No, like it or not, these things will become part of public utilities. And as public utilities, we’ll need to start legislating ways in which they operate in the wider world. So it’s exciting. You know, we’re inventing the future here. Henry Ford said, if I asked people what they wanted, they would have told me to invent a faster horse.
No. We’re not going backwards here. We’re inventing how cities should be, how vehicles should be. What the relationship between the demographics of disability and technology should be. I can’t imagine a more exciting time to live.
KIRSTEN KOROSEC: OK, Clem. I’ll give you the very final, very briefest of words. How is Waymo thinking about pick up and drop off points? And specifically, because Bryan brought this up, has Waymo considered doing sort of a very specific geolocation, something similar to what a company like what Three Words does where it’s not a physical address, but actually a very specific point?
CLEM WRIGHT: Yeah. I mean, pick up and drop off is such a complex problem. We bring in as much data as we can to figure out where our server side system can suggest, OK. We think this is going to be where the rider, given where their GPS is, where they expect to be picked up, where their destination is, where they expect to be dropped off. We try to bring in information about the access points of the building. Handicap parking location. All sorts of information.
We give we give that information to the car. The car that needs to arrive on the scene and figure out, OK. Given that information, actually, that spot that you told me you go, there’s another car parked there right now, or there’s a fire truck, or there’s a pedestrian there, and I actually need to scoot around.
So there’s so many levels to this.
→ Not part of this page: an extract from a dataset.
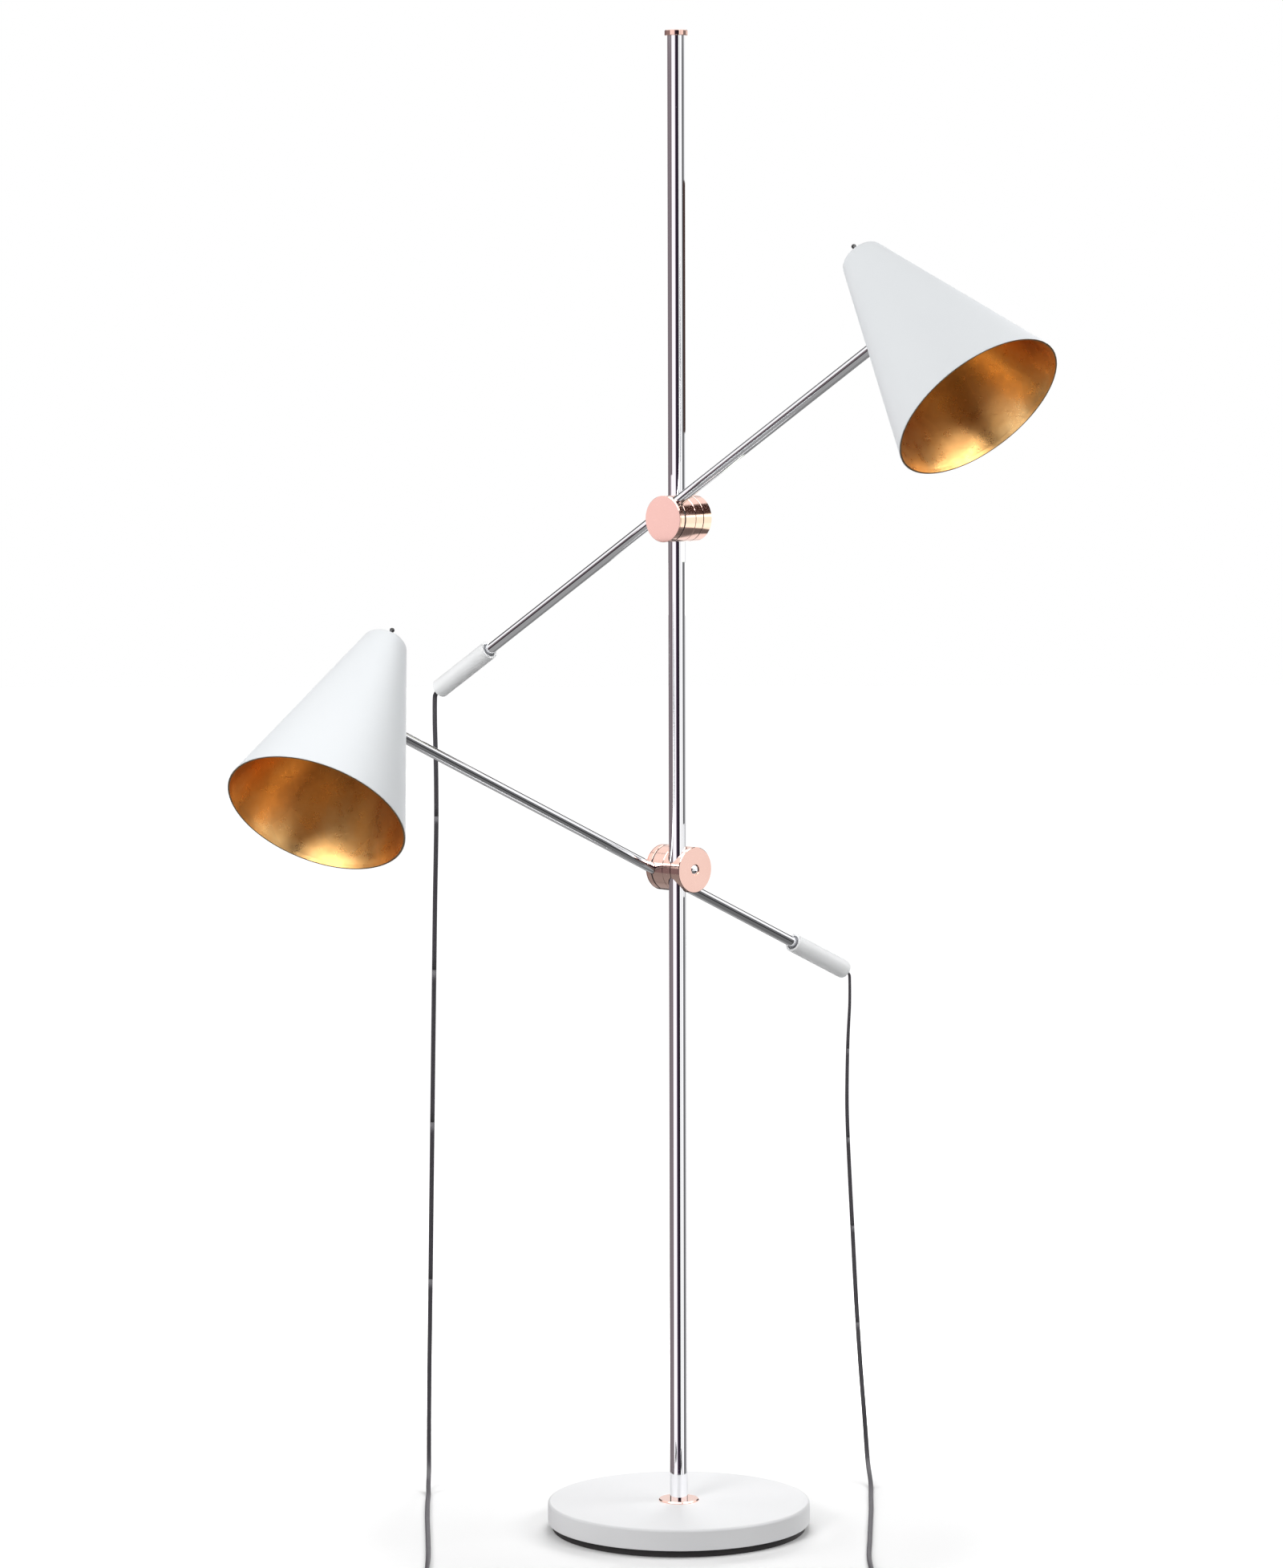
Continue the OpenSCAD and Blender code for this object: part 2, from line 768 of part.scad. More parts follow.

And it would be wonderful to have dedicated places where we know we can reliably always find a spot, but we’re building our system to be robust to all those things that can go not according to plan and make sure our user experience can meet them on the other side of that and get people to where they’re going.
KIRSTEN KOROSEC: Great. Well, thank you, Bryan, Marc, and Clem for joining us today, and we’ll kick it back to Will.